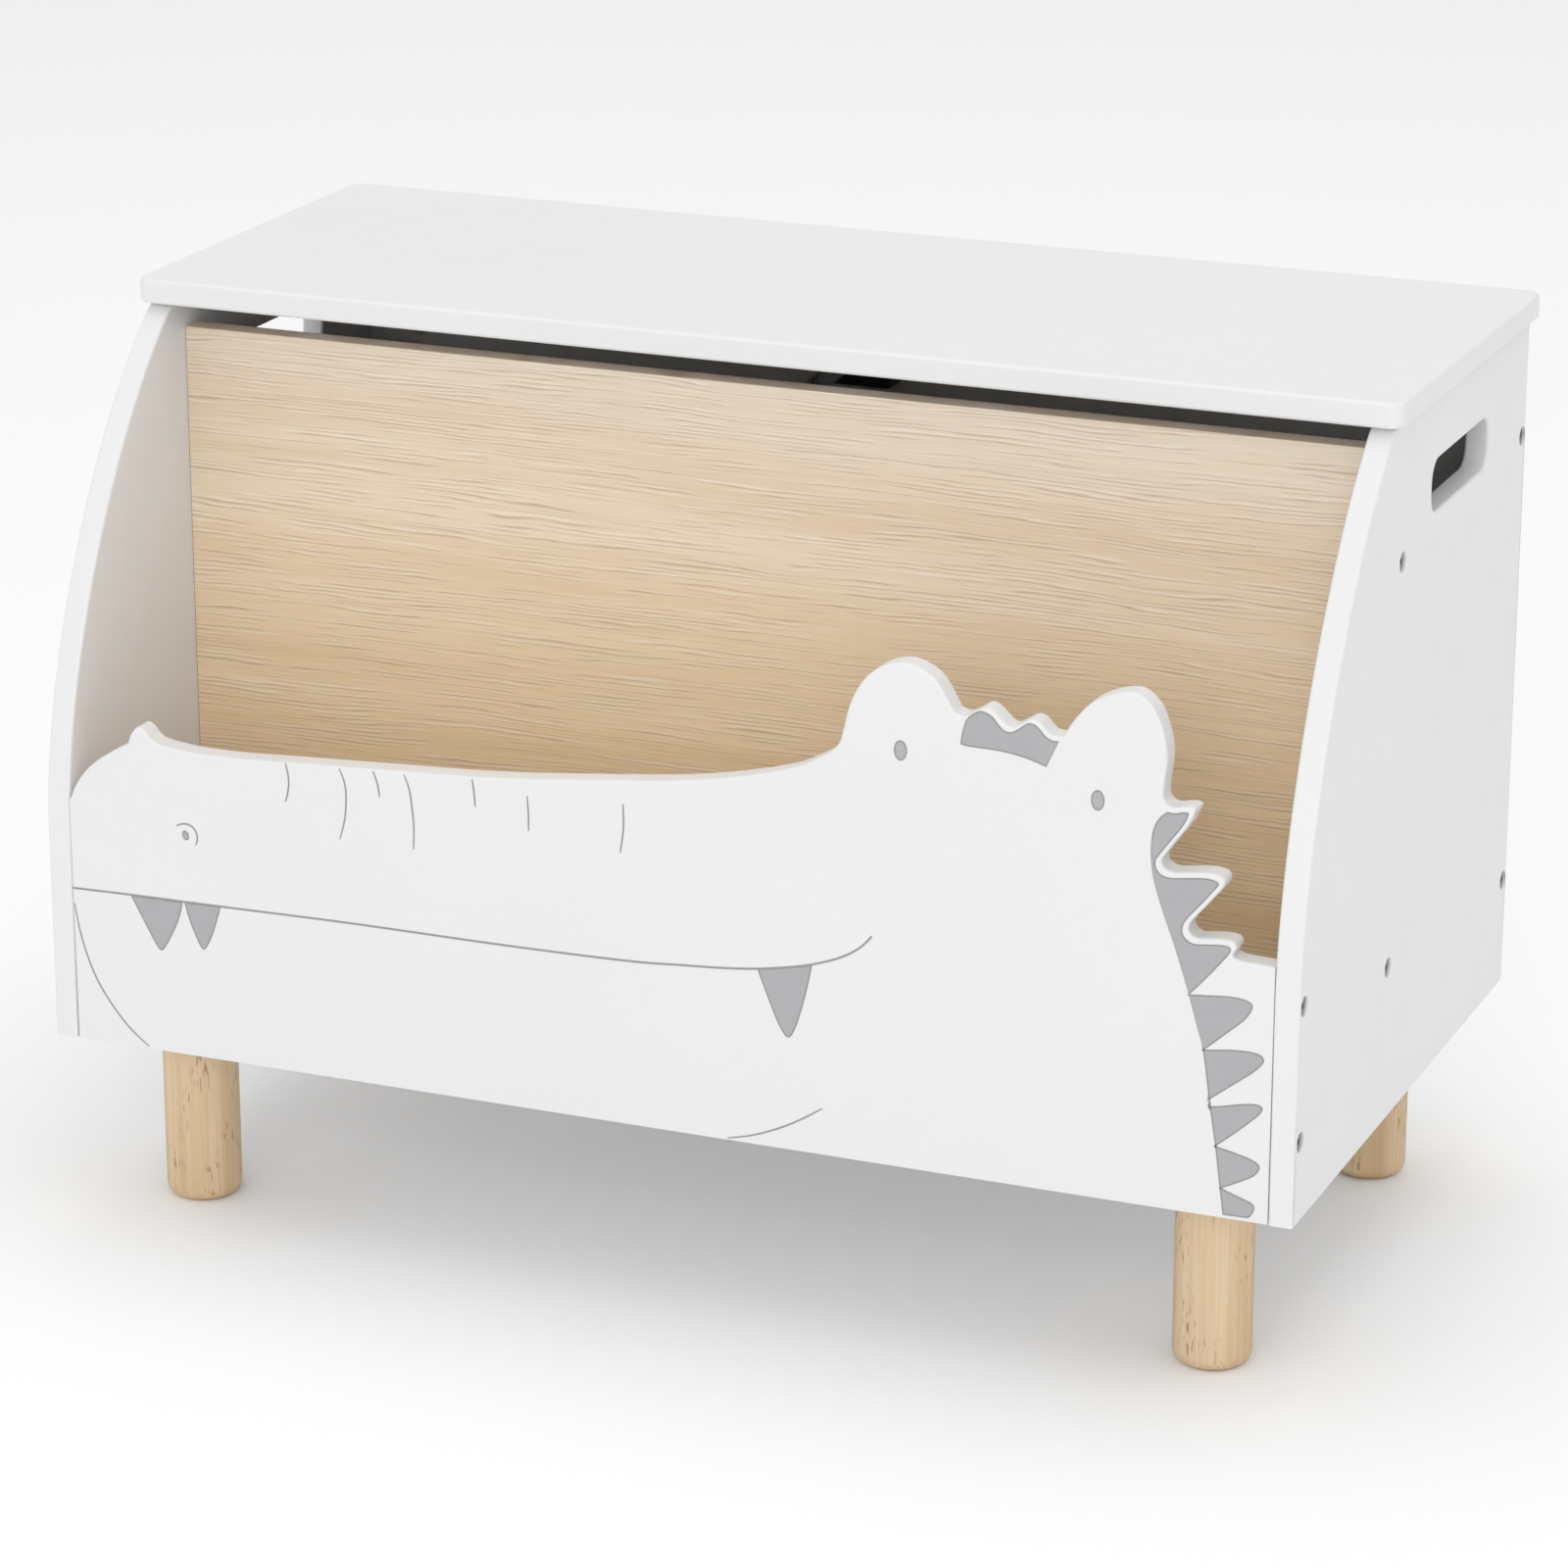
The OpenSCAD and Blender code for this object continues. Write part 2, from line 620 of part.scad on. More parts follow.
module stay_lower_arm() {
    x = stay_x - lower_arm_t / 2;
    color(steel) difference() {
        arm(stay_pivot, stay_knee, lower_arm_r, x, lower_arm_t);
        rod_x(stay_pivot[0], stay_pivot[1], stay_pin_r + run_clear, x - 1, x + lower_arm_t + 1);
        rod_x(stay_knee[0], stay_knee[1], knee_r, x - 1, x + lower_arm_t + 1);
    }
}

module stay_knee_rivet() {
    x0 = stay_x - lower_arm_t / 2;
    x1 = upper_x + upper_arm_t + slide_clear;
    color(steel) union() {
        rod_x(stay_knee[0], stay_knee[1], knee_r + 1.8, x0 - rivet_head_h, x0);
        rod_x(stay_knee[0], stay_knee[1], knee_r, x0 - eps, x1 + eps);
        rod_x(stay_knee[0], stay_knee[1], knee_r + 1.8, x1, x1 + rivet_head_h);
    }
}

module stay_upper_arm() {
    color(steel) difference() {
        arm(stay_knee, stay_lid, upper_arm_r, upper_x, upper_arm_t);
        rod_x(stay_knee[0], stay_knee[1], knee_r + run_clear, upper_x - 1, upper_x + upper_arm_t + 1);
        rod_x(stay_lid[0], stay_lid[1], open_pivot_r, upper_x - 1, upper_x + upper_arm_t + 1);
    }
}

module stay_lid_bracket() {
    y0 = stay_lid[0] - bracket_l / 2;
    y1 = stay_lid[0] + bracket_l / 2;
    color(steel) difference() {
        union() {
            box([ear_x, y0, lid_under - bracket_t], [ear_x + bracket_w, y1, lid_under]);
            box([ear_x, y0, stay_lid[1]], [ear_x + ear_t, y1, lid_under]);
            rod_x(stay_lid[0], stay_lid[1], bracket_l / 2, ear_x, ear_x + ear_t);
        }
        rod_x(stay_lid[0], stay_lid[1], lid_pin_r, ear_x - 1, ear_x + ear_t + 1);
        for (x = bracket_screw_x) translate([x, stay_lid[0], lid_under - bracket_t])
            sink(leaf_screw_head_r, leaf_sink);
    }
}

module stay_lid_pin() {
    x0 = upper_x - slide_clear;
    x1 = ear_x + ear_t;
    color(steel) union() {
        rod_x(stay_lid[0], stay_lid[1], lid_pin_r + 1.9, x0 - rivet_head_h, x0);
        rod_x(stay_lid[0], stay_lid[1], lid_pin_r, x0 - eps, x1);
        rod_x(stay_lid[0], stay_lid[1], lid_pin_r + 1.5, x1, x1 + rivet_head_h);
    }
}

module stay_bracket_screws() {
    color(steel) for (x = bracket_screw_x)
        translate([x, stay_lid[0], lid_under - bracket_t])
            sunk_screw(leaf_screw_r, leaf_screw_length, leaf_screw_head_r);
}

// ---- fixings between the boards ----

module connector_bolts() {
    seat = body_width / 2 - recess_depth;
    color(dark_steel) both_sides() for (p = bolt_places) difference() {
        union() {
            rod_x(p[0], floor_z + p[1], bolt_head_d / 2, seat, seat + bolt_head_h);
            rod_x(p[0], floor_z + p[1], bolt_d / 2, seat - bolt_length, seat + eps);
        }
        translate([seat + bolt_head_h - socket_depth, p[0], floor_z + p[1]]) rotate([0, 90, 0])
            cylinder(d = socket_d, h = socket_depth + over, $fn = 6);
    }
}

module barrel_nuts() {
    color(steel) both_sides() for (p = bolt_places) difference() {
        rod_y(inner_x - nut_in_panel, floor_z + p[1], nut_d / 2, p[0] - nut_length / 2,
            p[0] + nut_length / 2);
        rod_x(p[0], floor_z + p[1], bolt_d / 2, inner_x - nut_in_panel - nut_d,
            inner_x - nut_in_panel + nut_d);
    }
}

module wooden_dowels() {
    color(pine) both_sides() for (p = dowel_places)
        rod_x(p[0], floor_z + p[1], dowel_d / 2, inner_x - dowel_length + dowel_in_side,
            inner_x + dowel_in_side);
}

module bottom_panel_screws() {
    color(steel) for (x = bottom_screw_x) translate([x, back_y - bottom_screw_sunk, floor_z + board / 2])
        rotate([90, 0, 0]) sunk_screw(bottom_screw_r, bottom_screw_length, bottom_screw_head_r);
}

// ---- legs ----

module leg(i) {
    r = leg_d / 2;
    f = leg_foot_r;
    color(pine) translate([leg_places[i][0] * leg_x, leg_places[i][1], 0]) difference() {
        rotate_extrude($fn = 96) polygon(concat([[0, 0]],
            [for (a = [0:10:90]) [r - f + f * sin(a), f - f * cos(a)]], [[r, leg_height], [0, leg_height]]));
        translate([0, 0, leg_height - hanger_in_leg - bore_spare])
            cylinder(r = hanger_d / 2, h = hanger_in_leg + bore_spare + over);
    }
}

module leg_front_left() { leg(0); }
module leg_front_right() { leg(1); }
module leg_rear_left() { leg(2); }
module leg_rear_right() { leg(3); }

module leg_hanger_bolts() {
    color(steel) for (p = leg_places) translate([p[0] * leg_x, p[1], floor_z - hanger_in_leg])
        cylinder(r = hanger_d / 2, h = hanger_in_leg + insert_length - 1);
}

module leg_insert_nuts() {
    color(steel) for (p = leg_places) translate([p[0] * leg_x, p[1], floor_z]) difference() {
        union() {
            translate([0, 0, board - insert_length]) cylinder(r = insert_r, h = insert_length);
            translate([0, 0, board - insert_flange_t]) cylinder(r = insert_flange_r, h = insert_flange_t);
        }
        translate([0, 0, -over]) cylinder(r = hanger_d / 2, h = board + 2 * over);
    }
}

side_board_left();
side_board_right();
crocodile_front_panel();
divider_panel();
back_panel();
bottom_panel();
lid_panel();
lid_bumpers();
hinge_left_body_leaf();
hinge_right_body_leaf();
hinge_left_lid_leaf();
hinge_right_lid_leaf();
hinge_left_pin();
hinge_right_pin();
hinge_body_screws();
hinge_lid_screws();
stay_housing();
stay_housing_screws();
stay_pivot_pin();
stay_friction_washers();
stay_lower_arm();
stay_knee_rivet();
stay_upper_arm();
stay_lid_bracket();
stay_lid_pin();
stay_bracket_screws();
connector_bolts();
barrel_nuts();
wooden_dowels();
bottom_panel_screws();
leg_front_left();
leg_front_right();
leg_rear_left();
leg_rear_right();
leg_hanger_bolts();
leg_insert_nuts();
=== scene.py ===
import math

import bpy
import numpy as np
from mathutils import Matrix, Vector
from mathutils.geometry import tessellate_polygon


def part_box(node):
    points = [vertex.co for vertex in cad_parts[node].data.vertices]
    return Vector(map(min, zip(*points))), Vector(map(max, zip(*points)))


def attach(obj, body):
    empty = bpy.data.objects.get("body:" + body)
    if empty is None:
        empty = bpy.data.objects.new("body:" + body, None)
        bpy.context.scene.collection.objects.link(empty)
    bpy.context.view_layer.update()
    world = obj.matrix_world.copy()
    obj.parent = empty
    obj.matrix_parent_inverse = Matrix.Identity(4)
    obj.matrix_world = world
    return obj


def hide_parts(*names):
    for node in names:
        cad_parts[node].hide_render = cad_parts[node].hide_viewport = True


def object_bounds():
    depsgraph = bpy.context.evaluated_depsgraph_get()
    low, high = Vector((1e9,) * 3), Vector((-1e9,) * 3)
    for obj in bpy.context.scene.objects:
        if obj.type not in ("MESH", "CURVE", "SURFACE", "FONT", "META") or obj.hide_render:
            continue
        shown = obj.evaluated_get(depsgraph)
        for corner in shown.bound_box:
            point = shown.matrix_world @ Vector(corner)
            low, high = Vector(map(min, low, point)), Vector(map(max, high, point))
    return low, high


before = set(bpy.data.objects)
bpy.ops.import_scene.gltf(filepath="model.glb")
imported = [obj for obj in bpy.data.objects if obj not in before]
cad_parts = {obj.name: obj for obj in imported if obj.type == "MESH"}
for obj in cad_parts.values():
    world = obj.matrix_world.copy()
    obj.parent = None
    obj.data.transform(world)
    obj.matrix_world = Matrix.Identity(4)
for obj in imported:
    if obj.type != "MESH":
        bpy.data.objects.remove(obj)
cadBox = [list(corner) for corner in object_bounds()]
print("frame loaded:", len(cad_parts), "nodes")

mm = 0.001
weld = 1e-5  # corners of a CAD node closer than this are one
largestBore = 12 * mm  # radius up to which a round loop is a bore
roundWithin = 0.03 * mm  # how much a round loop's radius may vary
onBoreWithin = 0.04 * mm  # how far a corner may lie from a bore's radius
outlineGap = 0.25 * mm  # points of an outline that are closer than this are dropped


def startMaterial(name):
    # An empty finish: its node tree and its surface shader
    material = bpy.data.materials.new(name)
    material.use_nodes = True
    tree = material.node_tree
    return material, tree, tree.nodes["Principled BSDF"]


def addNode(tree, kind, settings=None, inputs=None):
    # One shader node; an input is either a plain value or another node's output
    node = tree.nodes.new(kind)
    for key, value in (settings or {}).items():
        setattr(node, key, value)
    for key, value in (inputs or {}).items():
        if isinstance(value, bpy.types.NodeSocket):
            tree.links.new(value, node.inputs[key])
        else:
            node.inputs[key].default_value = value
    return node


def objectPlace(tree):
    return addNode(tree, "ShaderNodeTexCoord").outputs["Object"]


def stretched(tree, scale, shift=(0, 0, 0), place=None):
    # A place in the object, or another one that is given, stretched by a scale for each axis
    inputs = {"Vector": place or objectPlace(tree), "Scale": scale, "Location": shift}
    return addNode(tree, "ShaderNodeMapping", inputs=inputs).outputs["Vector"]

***

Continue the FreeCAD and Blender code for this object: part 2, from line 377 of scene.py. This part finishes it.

***

Task requirements » Copy out every line from the material above in which the word "MESH" appears.

Reply »
        if obj.type not in ("MESH", "CURVE", "SURFACE", "FONT", "META") or obj.hide_render:
cad_parts = {obj.name: obj for obj in imported if obj.type == "MESH"}
    if obj.type != "MESH":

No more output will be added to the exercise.